▶ **TASK OBJECTIVE**:
Return the lines below that carry the word "joints".

= = =

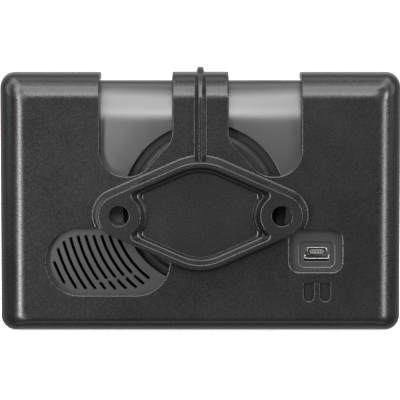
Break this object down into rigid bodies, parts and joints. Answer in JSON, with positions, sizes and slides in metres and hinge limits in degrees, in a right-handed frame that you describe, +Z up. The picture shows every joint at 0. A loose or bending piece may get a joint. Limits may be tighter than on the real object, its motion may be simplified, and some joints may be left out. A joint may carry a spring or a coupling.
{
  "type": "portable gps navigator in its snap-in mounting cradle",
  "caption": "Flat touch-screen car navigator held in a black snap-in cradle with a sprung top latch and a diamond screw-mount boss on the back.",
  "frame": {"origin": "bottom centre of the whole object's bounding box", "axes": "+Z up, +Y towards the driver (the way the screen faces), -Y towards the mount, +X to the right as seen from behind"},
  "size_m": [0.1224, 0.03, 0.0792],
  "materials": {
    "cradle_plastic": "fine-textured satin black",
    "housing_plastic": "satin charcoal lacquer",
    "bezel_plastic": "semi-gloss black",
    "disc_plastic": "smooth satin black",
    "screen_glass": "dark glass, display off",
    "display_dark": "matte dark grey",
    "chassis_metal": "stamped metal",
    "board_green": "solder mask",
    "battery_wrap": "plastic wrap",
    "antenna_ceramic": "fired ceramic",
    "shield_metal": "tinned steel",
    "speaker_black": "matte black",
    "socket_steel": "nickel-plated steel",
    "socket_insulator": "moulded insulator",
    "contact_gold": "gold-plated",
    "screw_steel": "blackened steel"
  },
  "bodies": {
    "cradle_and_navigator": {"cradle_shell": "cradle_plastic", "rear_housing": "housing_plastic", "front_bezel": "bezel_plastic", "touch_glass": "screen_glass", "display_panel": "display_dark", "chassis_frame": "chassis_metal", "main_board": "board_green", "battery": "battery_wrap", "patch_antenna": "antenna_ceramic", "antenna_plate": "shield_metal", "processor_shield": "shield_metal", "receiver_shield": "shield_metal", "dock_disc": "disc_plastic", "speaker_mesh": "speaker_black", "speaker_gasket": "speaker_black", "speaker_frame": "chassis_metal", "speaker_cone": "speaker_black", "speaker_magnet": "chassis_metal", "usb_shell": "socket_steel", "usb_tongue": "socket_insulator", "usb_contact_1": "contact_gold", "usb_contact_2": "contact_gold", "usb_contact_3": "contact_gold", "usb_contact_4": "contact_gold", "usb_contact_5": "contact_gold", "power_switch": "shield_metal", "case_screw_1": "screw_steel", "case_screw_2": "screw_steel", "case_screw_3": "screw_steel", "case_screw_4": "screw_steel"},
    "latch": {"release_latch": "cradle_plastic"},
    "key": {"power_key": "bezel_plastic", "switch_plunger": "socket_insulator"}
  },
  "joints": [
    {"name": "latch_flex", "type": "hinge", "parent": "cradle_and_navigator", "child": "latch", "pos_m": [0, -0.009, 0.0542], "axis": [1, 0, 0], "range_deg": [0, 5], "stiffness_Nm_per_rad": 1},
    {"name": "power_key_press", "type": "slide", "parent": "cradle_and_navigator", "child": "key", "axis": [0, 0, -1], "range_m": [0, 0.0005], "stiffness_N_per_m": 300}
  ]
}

= = =

▶ **SOLUTION**:
Break this object down into rigid bodies, parts and joints. Answer in JSON, with positions, sizes and slides in metres and hinge limits in degrees, in a right-handed frame that you describe, +Z up. The picture shows every joint at 0. A loose or bending piece may get a joint. Limits may be tighter than on the real object, its motion may be simplified, and some joints may be left out. A joint may carry a spring or a coupling.
  "joints": [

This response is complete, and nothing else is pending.